** BEGIN PROVIDED ENTRIES **

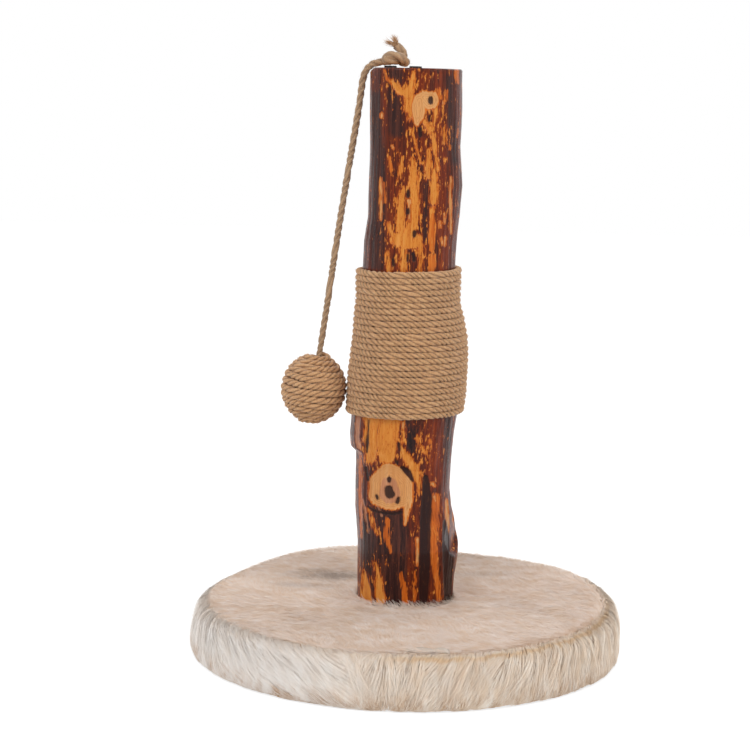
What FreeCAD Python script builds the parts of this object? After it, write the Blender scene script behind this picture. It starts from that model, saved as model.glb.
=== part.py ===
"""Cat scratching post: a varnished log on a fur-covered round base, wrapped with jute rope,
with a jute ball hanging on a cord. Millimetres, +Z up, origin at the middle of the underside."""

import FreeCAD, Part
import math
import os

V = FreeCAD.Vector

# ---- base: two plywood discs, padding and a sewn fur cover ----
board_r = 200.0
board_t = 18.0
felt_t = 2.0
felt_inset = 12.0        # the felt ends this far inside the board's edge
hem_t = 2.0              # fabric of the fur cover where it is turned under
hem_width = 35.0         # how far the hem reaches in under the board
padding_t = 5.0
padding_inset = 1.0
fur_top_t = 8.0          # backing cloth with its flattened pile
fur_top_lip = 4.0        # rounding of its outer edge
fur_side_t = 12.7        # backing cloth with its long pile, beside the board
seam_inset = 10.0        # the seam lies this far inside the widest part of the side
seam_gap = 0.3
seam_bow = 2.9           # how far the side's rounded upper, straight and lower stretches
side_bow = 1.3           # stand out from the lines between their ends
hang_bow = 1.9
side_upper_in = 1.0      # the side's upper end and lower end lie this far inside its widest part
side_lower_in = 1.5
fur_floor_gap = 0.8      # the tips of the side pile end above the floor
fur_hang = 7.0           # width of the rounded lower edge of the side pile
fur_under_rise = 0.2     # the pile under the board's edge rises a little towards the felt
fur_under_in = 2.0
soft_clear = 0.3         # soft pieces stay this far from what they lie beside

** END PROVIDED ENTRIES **
** BEGIN PROVIDED ENTRIES **

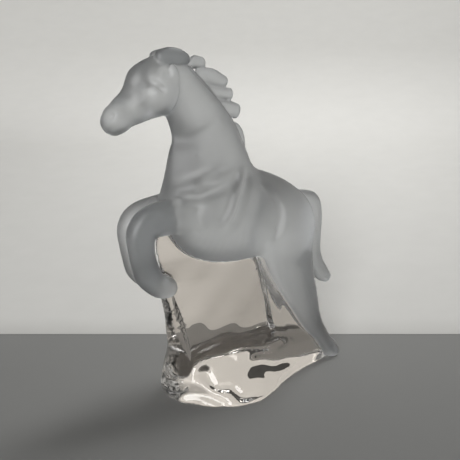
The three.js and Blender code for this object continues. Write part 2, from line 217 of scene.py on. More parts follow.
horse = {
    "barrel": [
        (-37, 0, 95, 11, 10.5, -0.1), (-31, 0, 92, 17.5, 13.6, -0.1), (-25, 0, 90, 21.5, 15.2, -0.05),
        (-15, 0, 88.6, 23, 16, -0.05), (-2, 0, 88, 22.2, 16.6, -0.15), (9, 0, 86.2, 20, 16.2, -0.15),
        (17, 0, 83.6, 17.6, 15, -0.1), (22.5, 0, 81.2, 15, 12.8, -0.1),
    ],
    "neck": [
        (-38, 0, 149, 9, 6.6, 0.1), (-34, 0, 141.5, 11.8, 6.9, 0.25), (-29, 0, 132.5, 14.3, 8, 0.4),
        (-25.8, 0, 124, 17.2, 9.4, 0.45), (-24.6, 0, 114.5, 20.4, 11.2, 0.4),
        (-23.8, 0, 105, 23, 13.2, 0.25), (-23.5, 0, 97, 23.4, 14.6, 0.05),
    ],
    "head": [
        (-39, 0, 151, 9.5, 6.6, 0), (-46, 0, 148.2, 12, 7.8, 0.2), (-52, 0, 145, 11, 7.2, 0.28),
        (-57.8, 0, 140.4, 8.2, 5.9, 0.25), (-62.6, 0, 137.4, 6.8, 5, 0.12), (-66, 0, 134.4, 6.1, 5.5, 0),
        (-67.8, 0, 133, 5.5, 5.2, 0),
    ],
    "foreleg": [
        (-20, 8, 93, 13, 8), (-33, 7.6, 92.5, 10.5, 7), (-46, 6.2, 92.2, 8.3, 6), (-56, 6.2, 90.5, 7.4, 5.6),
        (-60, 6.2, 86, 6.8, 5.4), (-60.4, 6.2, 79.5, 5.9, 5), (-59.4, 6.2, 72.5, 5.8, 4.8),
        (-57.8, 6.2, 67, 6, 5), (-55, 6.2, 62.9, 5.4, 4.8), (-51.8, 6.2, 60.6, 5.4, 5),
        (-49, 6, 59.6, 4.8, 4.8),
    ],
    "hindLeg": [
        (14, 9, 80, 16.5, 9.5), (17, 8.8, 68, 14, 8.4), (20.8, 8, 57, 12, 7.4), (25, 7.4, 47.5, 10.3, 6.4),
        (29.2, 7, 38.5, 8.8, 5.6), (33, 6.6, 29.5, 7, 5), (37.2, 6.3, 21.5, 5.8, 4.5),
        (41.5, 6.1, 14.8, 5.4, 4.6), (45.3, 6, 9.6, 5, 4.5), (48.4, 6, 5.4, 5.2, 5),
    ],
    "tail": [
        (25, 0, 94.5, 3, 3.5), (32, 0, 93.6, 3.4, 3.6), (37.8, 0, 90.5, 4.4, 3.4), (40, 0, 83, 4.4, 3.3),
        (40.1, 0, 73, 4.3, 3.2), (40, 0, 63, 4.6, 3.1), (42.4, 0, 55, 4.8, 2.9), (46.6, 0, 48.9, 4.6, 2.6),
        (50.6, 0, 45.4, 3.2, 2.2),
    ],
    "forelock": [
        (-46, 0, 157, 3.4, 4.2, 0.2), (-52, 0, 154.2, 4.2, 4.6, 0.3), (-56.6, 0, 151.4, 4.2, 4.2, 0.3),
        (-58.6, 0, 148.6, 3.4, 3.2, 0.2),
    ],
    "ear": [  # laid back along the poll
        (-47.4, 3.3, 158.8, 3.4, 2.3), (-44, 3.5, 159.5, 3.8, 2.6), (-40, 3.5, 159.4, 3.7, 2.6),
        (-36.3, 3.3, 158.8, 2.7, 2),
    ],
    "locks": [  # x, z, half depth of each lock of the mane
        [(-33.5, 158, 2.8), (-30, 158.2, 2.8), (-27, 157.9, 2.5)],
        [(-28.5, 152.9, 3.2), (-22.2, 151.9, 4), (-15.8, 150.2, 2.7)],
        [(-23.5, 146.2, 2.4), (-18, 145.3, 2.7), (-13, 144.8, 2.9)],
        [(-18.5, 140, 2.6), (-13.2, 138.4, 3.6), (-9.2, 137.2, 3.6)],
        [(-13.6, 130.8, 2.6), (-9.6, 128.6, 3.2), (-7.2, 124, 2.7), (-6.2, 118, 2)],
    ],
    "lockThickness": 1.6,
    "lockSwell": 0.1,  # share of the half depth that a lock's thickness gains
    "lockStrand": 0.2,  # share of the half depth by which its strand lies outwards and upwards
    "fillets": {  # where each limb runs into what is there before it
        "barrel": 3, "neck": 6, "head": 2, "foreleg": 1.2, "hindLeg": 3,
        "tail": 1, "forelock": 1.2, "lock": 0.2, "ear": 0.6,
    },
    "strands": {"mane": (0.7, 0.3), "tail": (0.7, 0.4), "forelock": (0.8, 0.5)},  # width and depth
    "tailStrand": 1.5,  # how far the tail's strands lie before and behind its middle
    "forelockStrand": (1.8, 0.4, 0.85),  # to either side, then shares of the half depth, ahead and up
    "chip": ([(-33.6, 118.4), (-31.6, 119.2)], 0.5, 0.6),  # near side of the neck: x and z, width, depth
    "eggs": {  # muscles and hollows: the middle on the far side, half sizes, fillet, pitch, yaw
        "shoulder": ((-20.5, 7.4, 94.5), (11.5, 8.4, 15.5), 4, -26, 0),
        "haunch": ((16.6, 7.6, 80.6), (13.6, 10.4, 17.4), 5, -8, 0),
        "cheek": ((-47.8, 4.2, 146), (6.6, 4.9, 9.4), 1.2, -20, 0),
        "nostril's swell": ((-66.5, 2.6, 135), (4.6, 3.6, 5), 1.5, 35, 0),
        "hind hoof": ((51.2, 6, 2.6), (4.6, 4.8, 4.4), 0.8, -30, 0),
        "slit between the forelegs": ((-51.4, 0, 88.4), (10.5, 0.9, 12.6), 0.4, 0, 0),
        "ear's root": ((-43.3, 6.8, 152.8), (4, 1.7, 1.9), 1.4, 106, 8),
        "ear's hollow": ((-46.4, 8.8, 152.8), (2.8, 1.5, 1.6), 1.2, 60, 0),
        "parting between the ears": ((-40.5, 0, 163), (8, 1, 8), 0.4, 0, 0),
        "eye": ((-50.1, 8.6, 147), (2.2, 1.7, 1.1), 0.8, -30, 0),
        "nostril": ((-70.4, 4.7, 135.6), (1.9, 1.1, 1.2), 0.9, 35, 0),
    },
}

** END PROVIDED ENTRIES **

WHAT THE EXERCISE ASKS:
In the listing above, locate the line with "What FreeCAD Python" and the line with "V = FreeCAD.Vector", then extract exactly those lines and every line between them, and nothing more.

SOLUTION TO THIS TASK:
What FreeCAD Python script builds the parts of this object? After it, write the Blender scene script behind this picture. It starts from that model, saved as model.glb.
=== part.py ===
"""Cat scratching post: a varnished log on a fur-covered round base, wrapped with jute rope,
with a jute ball hanging on a cord. Millimetres, +Z up, origin at the middle of the underside."""

import FreeCAD, Part
import math
import os

V = FreeCAD.Vector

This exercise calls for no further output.